**Do this**. Every record should be written out exactly, please.

**Supplied data**.
--------------------------------

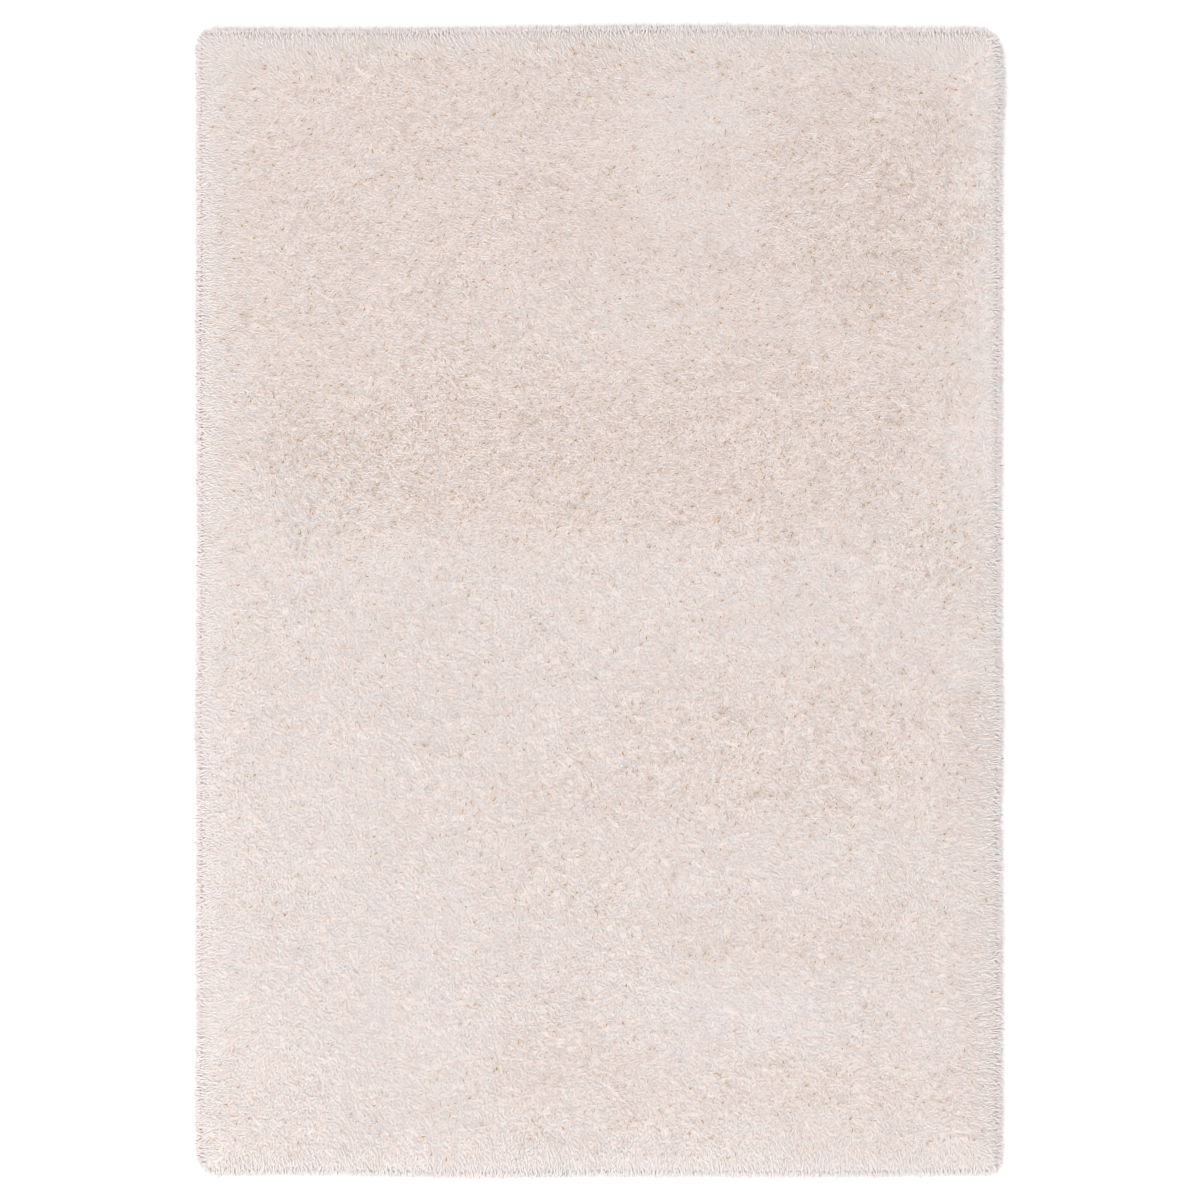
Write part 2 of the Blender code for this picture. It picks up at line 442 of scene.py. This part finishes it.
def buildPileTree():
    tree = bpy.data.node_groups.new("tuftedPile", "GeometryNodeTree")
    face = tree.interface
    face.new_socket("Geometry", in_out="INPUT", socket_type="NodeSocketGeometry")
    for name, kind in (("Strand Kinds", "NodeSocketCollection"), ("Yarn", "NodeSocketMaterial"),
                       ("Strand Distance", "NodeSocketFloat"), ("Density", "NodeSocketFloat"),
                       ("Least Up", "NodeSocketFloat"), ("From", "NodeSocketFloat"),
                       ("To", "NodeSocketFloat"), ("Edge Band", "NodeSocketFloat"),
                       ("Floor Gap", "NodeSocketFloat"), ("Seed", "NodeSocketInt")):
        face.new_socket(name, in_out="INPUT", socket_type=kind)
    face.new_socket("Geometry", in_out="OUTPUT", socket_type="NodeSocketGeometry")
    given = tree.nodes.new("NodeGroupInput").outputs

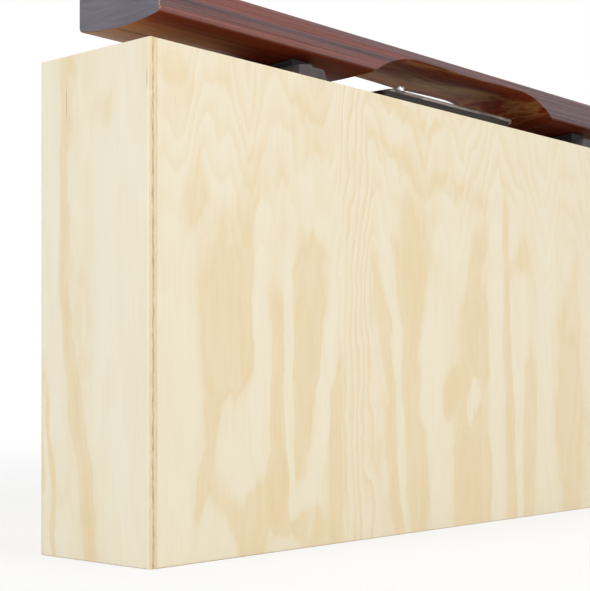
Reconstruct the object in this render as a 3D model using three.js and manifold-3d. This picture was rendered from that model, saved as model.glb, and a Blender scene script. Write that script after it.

--------------------------------

**Right answer**.
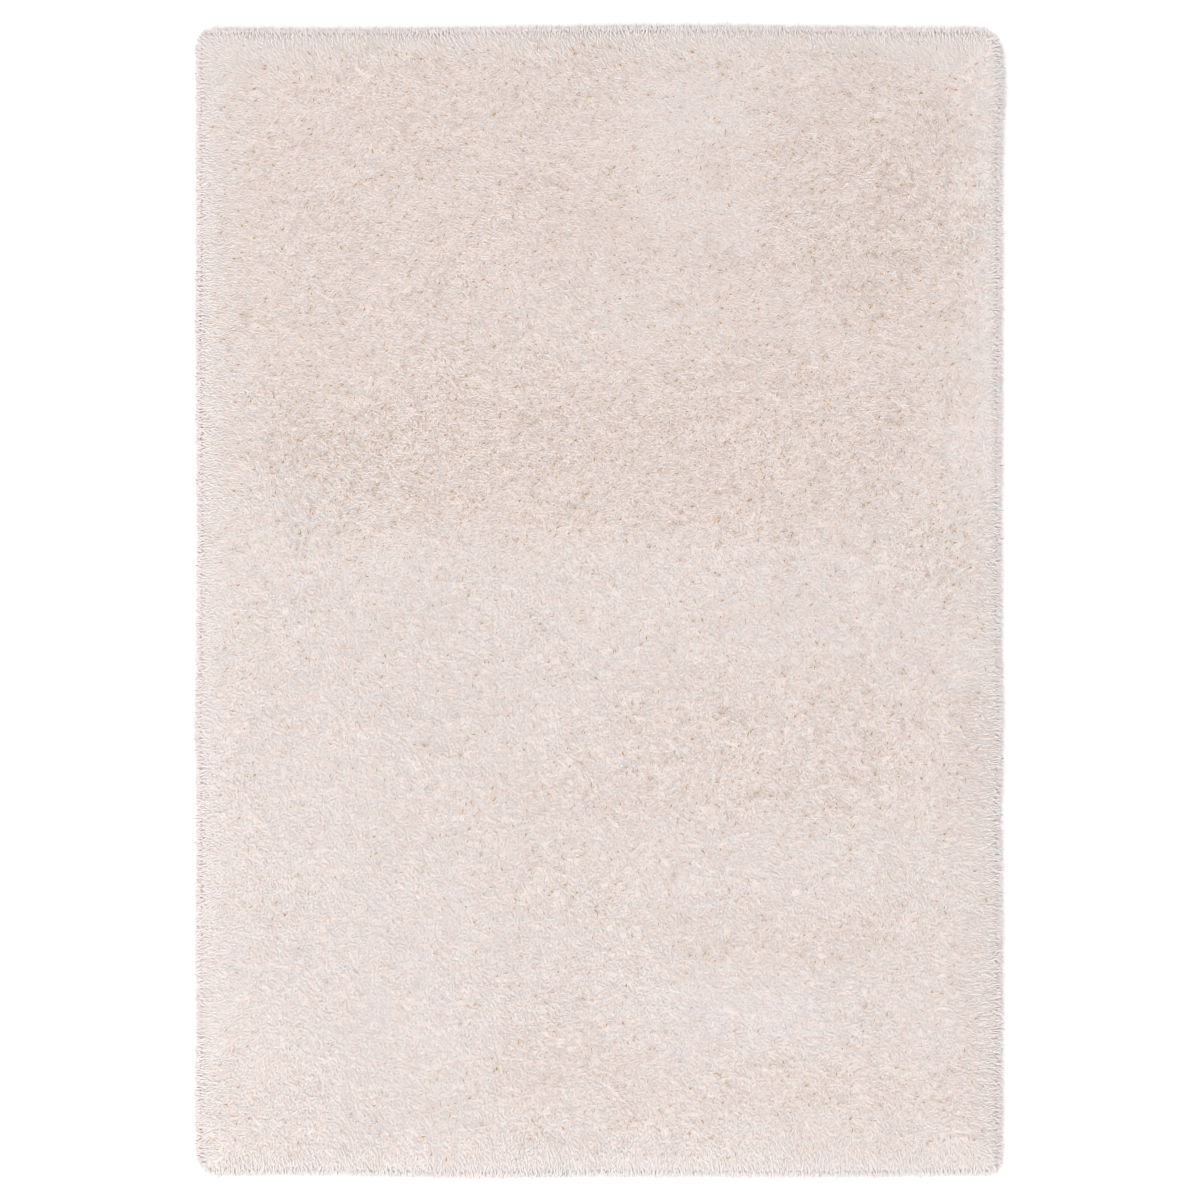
Write part 2 of the Blender code for this picture. It picks up at line 442 of scene.py. This part finishes it.
def buildPileTree():
    tree = bpy.data.node_groups.new("tuftedPile", "GeometryNodeTree")
    face = tree.interface
    face.new_socket("Geometry", in_out="INPUT", socket_type="NodeSocketGeometry")
    for name, kind in (("Strand Kinds", "NodeSocketCollection"), ("Yarn", "NodeSocketMaterial"),
                       ("Strand Distance", "NodeSocketFloat"), ("Density", "NodeSocketFloat"),
                       ("Least Up", "NodeSocketFloat"), ("From", "NodeSocketFloat"),
                       ("To", "NodeSocketFloat"), ("Edge Band", "NodeSocketFloat"),
                       ("Floor Gap", "NodeSocketFloat"), ("Seed", "NodeSocketInt")):
        face.new_socket(name, in_out="INPUT", socket_type=kind)
    face.new_socket("Geometry", in_out="OUTPUT", socket_type="NodeSocketGeometry")
    given = tree.nodes.new("NodeGroupInput").outputs

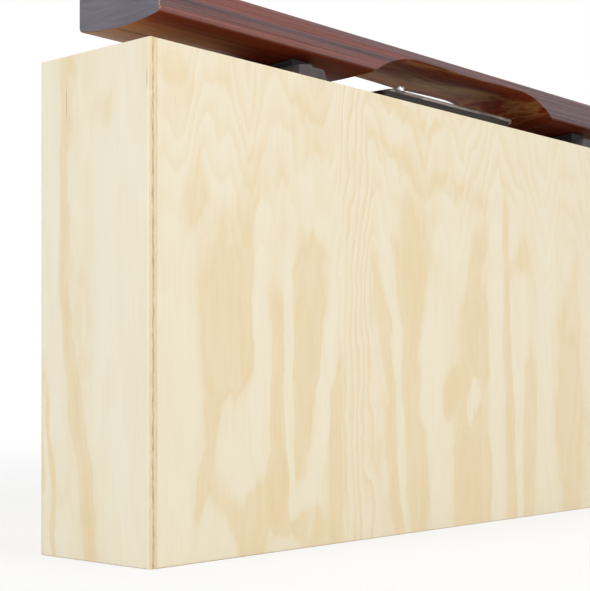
Reconstruct the object in this render as a 3D model using three.js and manifold-3d. This picture was rendered from that model, saved as model.glb, and a Blender scene script. Write that script after it.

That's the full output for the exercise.